Odunze makes special plays look easy so often that you have to remind yourself of the difficulties of some of the plays. He adjusted to an underthrown ball against Cal while splitting two incoming defenders like it was just another pitch and catch crosser. His film is littered with back-shoulder supremes and basket catches. He has special start/stop ability at his size, which helps him earn quick separation with ease. Odunze doesn’t have the most fluid hips, but he has extremely quick feet, which do the heavy lifting when he needs to decelerate. His skillset accesses another level when we discuss his body control and ball tracking. Odunze has an enormous catch radius with the ability to high point as well as easily adjust to poorly thrown balls behind him. There are numerous fade routes where he had to adjust to the ball in the air, and he did so marvelously without losing speed using his effortless change of direction. Odunze’s run after the catch skills are a treat as he gets up to top speed QUICKLY. He also shows off his power from time to time, weaving through the interior with the vision and physical presence of a running back. In 2023, he was tied for 25th in missed tackles forced tied with Malachi Corley. Odunze should be the immediate WR1 for whatever offense he lands with. He has alpha upside with the ability to threaten a defense at all three levels.

Malik Nabers (WR – LSU): ECR 4 Overall | WR2

It’s not the LSU jersey. I swear. As soon as I turned on the film, I felt like I was watching Chase as a prospect all over again. Nabers plays with a special blend of power, twitch, and blinding speed. His imposing physical strength at 6’0″ reminds me the most of Chase. Nabers can break tackles and churn out YAC. He can win versus zone as he has strong pacing in his routes and sits down in the soft spots. Nabers can also hand fight, get physical, and defeat press and man coverage. Last year, he was the second-highest graded wide receiver per PFF against man while also ranking 20th in yards per route run against the coverage type (min 25 man coverage targets). Nabers can go toe to toe with Marvin Harrison Jr. for the title of “THE best route runner” in this class. He weaves together a ton of high-end nuance in his routes, from dropping his head to sell a vertical push, varying the tempo in his routes, and the raw physical power of his hand fighting and at the catch point. He can snap off a double move in a heartbeat. Against Arkansas, he tossed the corner a double move, and when the defensive back didn’t bite, Nabers just ran past him anyway with his blinding speed. Nabers snatches targets with arrogant hands away from his body. He’s a beast at the catch point and adjusts easily to lowly thrown balls. Nabers had only a 5.3% drop rate in each of the past two seasons.

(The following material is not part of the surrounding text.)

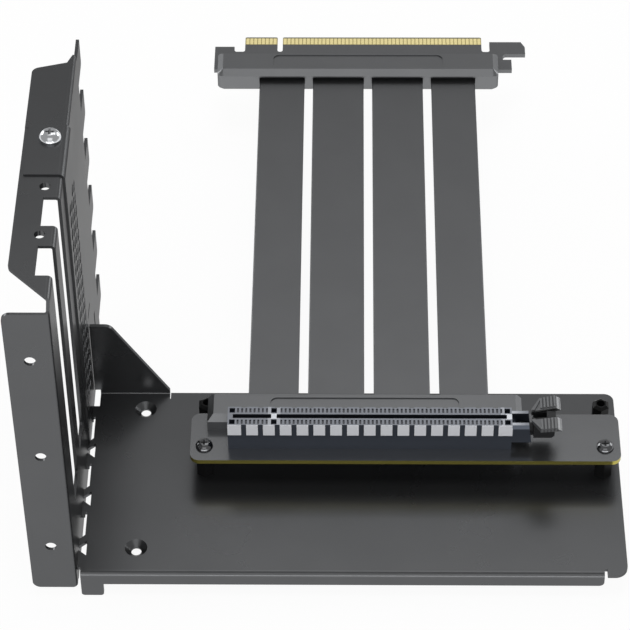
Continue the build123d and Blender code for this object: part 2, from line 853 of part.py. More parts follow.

Marvin Harrison Jr. (WR – Ohio State): ECR 2 Overall | WR1

Harrison Jr. has the entire tool belt to pull contraptions from to make corners’ lives a living hell on the football field. He has superb route nuance and sneaky afterburners (legit 4.4 speed). If a corner plays off him, he can quickly drop it into fourth and beat them deep or run away from them on a drag route. His route tree isn’t missing any branches. Harrison Jr. has plenty of field stretching reps where he exhibits strong ball tracking. He made a few basket catches at Ohio State that’ll leave your jaw on the floor. He has the skill set to be an elite WR in the NFL for a long time. He can threaten a defense at every level. Harrison can get open off the line with any combination of speed, physicality, or footwork. Harrison Jr. is strong at the catch point with high point skills to be a yearly 8-10 touchdown guy. The only small knock on Harrison’s game is that he isn’t a huge YAC threat. He amassed only 14 missed tackles at Ohio State and 5.1 yards after the catch per reception. This depressing number can partially be attributed to quarterback play in 2023, which, funny enough, is the best season he had in YAC per reception (6.4). He has the size and speed to produce some YAC, but it likely will never be the biggest selling point of his skillset.